(What is required)
Write out each line beneath this one exactly as it reads.

(Material)
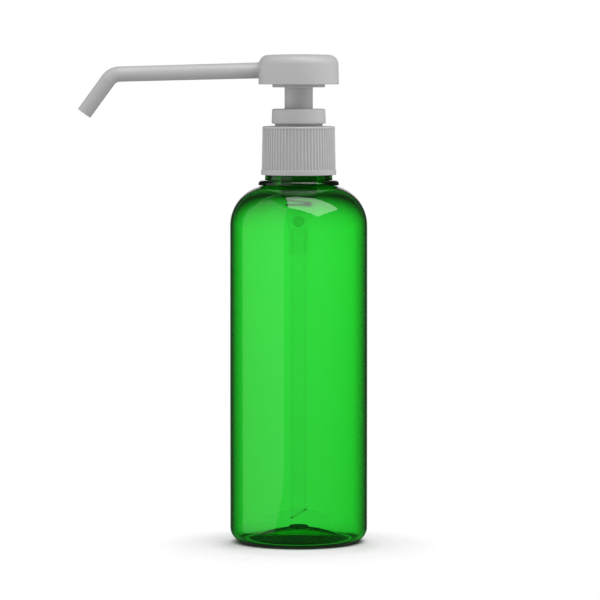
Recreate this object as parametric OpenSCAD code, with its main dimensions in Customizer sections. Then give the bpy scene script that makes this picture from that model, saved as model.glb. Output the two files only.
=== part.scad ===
// Pump bottle: a round blown bottle, a ribbed screw closure and a lotion pump with a long bent spout.
// Millimetres, +Z up. The origin is the centre of the ring that the bottle stands on.
// The spout points along -X. Every height is stacked up from the bottle, so a taller shoulder or
// a longer neck carries the closure, the pump and the head with it.

/* [Bottle body] */
// Outside diameter of the body
body_d = 50; // [46:0.5:58]
// Height at which the straight wall turns into the shoulder
shoulder_z = 115.6; // [95:0.1:140]
// Radius of the shoulder, seen from the side
shoulder_r = 14.7; // [13.5:0.1:16]
// Radius of the heel between the wall and the standing ring
heel_r = 5.2; // [3:0.1:7]
// Wall thickness of the body
wall = 0.8; // [0.6:0.05:1.2]
// Width of the flat ring that the bottle stands on
foot_w = 1.4; // [1:0.1:2.5]
// Height of the push-up in the base
punt_h = 4.4; // [3:0.1:8]
// Diameter of the gate pad on top of the push-up
gate_d = 7; // [5:0.5:10]
// Height of the gate pad
gate_h = 0.6; // [0.4:0.1:1]

/* [Bottle neck] */
// Outside diameter of the neck, at the root of the thread
neck_d = 21.4; // [21:0.1:21.6]
// Wall thickness of the neck
neck_wall = 1.2; // [1:0.05:1.5]
// Diameter of the support bead
bead_d = 29.3; // [28.4:0.1:30]
// Height of the support bead
bead_h = 1.5; // [1.5:0.1:2.4]
// Radius of the support bead's upper edge
bead_edge = 1.25; // [0.8:0.05:1.3]
// Radius of the support bead's lower edge
bead_foot = 0.2; // [0.1:0.05:0.2]
// Height of the bead's underside over the shoulder
bead_lift = 0.2; // [0.1:0.05:0.6]
// Diameter of the waist over the bead
waist_d = 22.4; // [22:0.1:23]
// Height of the waist
waist_h = 0.1; // [0.1:0.1:1]
// Diameter of the neck ring at its lower edge
ring_d = 24.7; // [24:0.1:25]
// Draft of the neck ring, on its diameter
ring_draft = 0.3; // [0:0.05:0.5]
// Height of the neck ring
ring_h = 1.7; // [1.2:0.1:2.5]
// Height of the mouth over the neck ring
finish_h = 14.2; // [13.5:0.1:16]

/* [Screw thread] */
// Rise of the thread in one turn
thread_pitch = 3.175; // [3.1:0.025:3.4]
// Height of the thread over the neck
thread_h = 1.1; // [0.9:0.05:1.1]
// Width of the thread at its root
thread_root_w = 2; // [1.7:0.05:2]
// Width of the thread at its crest
thread_crest_w = 0.9; // [0.7:0.05:0.9]
// Turns of the thread
thread_turns = 1.5; // [1:0.25:1.5]
// Depth of the thread's upper end under the mouth
thread_drop = 2.6; // [2.4:0.1:3]
// Radial gap between each thread's crest and the wall that faces it
thread_play = 0.2; // [0.15:0.05:0.25]

/* [Closure] */
// Diameter over the ribs, at their upper end
closure_top_d = 26.3; // [26.2:0.1:27]
// Diameter over the ribs, at their lower end
closure_low_d = 26.9; // [26.8:0.1:28]
// Diameter of the plain band under the ribs
band_d = 27.3; // [27.2:0.1:29]
// Height of the plain band
band_h = 1.85; // [1.2:0.05:3]
// Number of ribs
rib_count = 68; // [40:1:72]
// Height of a rib over the wall between the ribs
rib_h = 0.28; // [0.15:0.01:0.3]
// Thickness of the closure's top
deck_t = 1.5; // [1.2:0.1:2.2]
// Radius of the closure's top edge
closure_edge = 0.5; // [0.4:0.1:1]
// Gap between the closure's lower rim and the neck ring
closure_gap = 0.2; // [0.1:0.05:0.8]
// Radial gap around the collar's neck in the closure's hole
hole_play = 0.15; // [0.1:0.05:0.3]

/* [Pump body] */
// Thickness of the gasket
gasket_t = 0.9; // [0.6:0.1:1.5]
// Thickness of the housing's flange
flange_t = 1.2; // [1:0.1:2]
// Radial gap around the flange in the closure's thread
flange_play = 0.2; // [0.1:0.05:0.4]
// Bore of the pump cylinder
cylinder_d = 11.8; // [11.6:0.1:12.2]
// Wall thickness of the pump cylinder
cylinder_wall = 0.8; // [0.7:0.05:1]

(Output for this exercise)
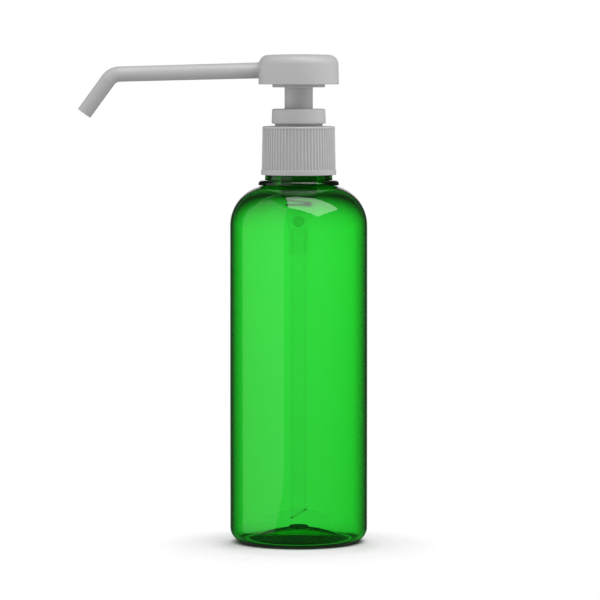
Recreate this object as parametric OpenSCAD code, with its main dimensions in Customizer sections. Then give the bpy scene script that makes this picture from that model, saved as model.glb. Output the two files only.
=== part.scad ===
// Pump bottle: a round blown bottle, a ribbed screw closure and a lotion pump with a long bent spout.
// Millimetres, +Z up. The origin is the centre of the ring that the bottle stands on.
// The spout points along -X. Every height is stacked up from the bottle, so a taller shoulder or
// a longer neck carries the closure, the pump and the head with it.

/* [Bottle body] */
// Outside diameter of the body
body_d = 50; // [46:0.5:58]
// Height at which the straight wall turns into the shoulder
shoulder_z = 115.6; // [95:0.1:140]
// Radius of the shoulder, seen from the side
shoulder_r = 14.7; // [13.5:0.1:16]
// Radius of the heel between the wall and the standing ring
heel_r = 5.2; // [3:0.1:7]
// Wall thickness of the body
wall = 0.8; // [0.6:0.05:1.2]
// Width of the flat ring that the bottle stands on
foot_w = 1.4; // [1:0.1:2.5]
// Height of the push-up in the base
punt_h = 4.4; // [3:0.1:8]
// Diameter of the gate pad on top of the push-up
gate_d = 7; // [5:0.5:10]
// Height of the gate pad
gate_h = 0.6; // [0.4:0.1:1]

/* [Bottle neck] */
// Outside diameter of the neck, at the root of the thread
neck_d = 21.4; // [21:0.1:21.6]
// Wall thickness of the neck
neck_wall = 1.2; // [1:0.05:1.5]
// Diameter of the support bead
bead_d = 29.3; // [28.4:0.1:30]
// Height of the support bead
bead_h = 1.5; // [1.5:0.1:2.4]
// Radius of the support bead's upper edge
bead_edge = 1.25; // [0.8:0.05:1.3]
// Radius of the support bead's lower edge
bead_foot = 0.2; // [0.1:0.05:0.2]
// Height of the bead's underside over the shoulder
bead_lift = 0.2; // [0.1:0.05:0.6]
// Diameter of the waist over the bead
waist_d = 22.4; // [22:0.1:23]
// Height of the waist
waist_h = 0.1; // [0.1:0.1:1]
// Diameter of the neck ring at its lower edge
ring_d = 24.7; // [24:0.1:25]
// Draft of the neck ring, on its diameter
ring_draft = 0.3; // [0:0.05:0.5]
// Height of the neck ring
ring_h = 1.7; // [1.2:0.1:2.5]
// Height of the mouth over the neck ring
finish_h = 14.2; // [13.5:0.1:16]

/* [Screw thread] */
// Rise of the thread in one turn
thread_pitch = 3.175; // [3.1:0.025:3.4]
// Height of the thread over the neck
thread_h = 1.1; // [0.9:0.05:1.1]
// Width of the thread at its root
thread_root_w = 2; // [1.7:0.05:2]
// Width of the thread at its crest
thread_crest_w = 0.9; // [0.7:0.05:0.9]
// Turns of the thread
thread_turns = 1.5; // [1:0.25:1.5]
// Depth of the thread's upper end under the mouth
thread_drop = 2.6; // [2.4:0.1:3]
// Radial gap between each thread's crest and the wall that faces it
thread_play = 0.2; // [0.15:0.05:0.25]

/* [Closure] */
// Diameter over the ribs, at their upper end
closure_top_d = 26.3; // [26.2:0.1:27]
// Diameter over the ribs, at their lower end
closure_low_d = 26.9; // [26.8:0.1:28]
// Diameter of the plain band under the ribs
band_d = 27.3; // [27.2:0.1:29]
// Height of the plain band
band_h = 1.85; // [1.2:0.05:3]
// Number of ribs
rib_count = 68; // [40:1:72]
// Height of a rib over the wall between the ribs
rib_h = 0.28; // [0.15:0.01:0.3]
// Thickness of the closure's top
deck_t = 1.5; // [1.2:0.1:2.2]
// Radius of the closure's top edge
closure_edge = 0.5; // [0.4:0.1:1]
// Gap between the closure's lower rim and the neck ring
closure_gap = 0.2; // [0.1:0.05:0.8]
// Radial gap around the collar's neck in the closure's hole
hole_play = 0.15; // [0.1:0.05:0.3]

/* [Pump body] */
// Thickness of the gasket
gasket_t = 0.9; // [0.6:0.1:1.5]
// Thickness of the housing's flange
flange_t = 1.2; // [1:0.1:2]
// Radial gap around the flange in the closure's thread
flange_play = 0.2; // [0.1:0.05:0.4]
// Bore of the pump cylinder
cylinder_d = 11.8; // [11.6:0.1:12.2]
// Wall thickness of the pump cylinder
cylinder_wall = 0.8; // [0.7:0.05:1]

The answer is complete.